Data Cleaning for Power Simulations

In this document, we select NMMAPS cities with the least proportion of missing records to use them in our power simulations.

Show code to load packages

Selecting Cities with the Least Proportion of Missing Observations

First, we load the data. We then notice in the exploratory data analysis that average temperature readings were missing for all cities after 1998. We therefore select observations from 1987 to 1997:

nmmaps_to_clean <- readRDS(here::here("data", "clean_data", "nmmaps_data.rds"))

nmmaps_filtered <- nmmaps_to_clean %>%
  filter(date <= "1997-12-31")

We select cities with less than 5% of missing temperature readings:

cities_to_keep <- nmmaps_filtered %>%
  group_by(city) %>%
  summarise(proportion_missing = sum(is.na(temperature))/n()*100) %>%
  filter(proportion_missing<=5) %>%
  pull(city)

nmmaps_filtered <- nmmaps_filtered %>%
  filter(city %in% cities_to_keep)

We will only use the carbon monoxide in our power simulations as it is the pollutant with the smallest proportion of missing readings. We keep cities with less than 5% of missing CO readings:

cities_to_keep <- nmmaps_to_clean %>%
  group_by(city) %>%
  summarise(proportion_missing = sum(is.na(co))/n()*100) %>%
  filter(proportion_missing<=5) %>%
  pull(city)

nmmaps_to_clean <- nmmaps_to_clean %>%
  filter(city %in% cities_to_keep)

We have 66 cities remaining. We plot the proportion of missing values for CO by city:

Show code
nmmaps_to_clean %>%
  group_by(city) %>%
  summarise(proportion_missing = sum(is.na(co))/n()*100) %>%
  arrange(proportion_missing) %>%
  mutate(city = factor(city, levels = city)) %>%
  ggplot(., aes(x = proportion_missing, y = city)) +
  geom_vline(xintercept = sum(is.na(nmmaps_to_clean$co))/nrow(nmmaps_to_clean)*100) +
  geom_point(size = 3) +
  xlab("Proportion of Missing Values (%)") + 
  ylab(NULL) 

We also plot the time series of missing values for CO by city:

Show code
nmmaps_to_clean %>%
  mutate(missing_co = ifelse(is.na(co), "Missing", "Not Missing")) %>%
  ggplot(., aes(x = date, y = city, fill = fct_rev(missing_co))) +
  geom_tile() +
  scale_x_date(breaks = scales::pretty_breaks(n = 6)) +
  labs(
    x = "Date",
    y = NULL,
    fill = NULL
  ) + 
  theme(panel.grid.major.y = element_blank(),
        legend.justification = "left",
        axis.text.y = element_text(margin = margin(r = -0.5, unit = "cm")))
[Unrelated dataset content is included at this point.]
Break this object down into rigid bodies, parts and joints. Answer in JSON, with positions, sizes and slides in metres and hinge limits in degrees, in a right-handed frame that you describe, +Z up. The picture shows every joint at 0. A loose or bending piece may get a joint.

The overall distribution of CO in \(\mu g/m^{3}\) is as follows:

Show code
nmmaps_to_clean %>%
  summarise(Mean = mean(co, na.rm = TRUE),
            "Standard Deviation" = sd(co, na.rm = TRUE),
            Minimum = min(co, na.rm = TRUE),
            Maximum = max(co, na.rm = TRUE)) %>%
  kable(.)
Mean Standard Deviation Minimum Maximum
369.2361 398.3864 1.03e-05 8335.371

We impute missing observations for CO concentrations and the average temperature using the missRanger package:

We scale (“standardize”) the CO concentrations:

nmmaps_data_simulations <- nmmaps_imputed %>%
  mutate(co = scale(co) %>% as.vector)

We finally keep relevant variables and save the data:

nmmaps_data_simulations %>%
  select(city:temperature, co:resp_total) %>%
  mutate_at(vars(city, state, year), ~ as.factor(.)) %>%
  saveRDS(., here::here("data", "clean_data", "nmmaps_data_simulations.rds"))

We have 273224 observations, with 4018 daily observations by city.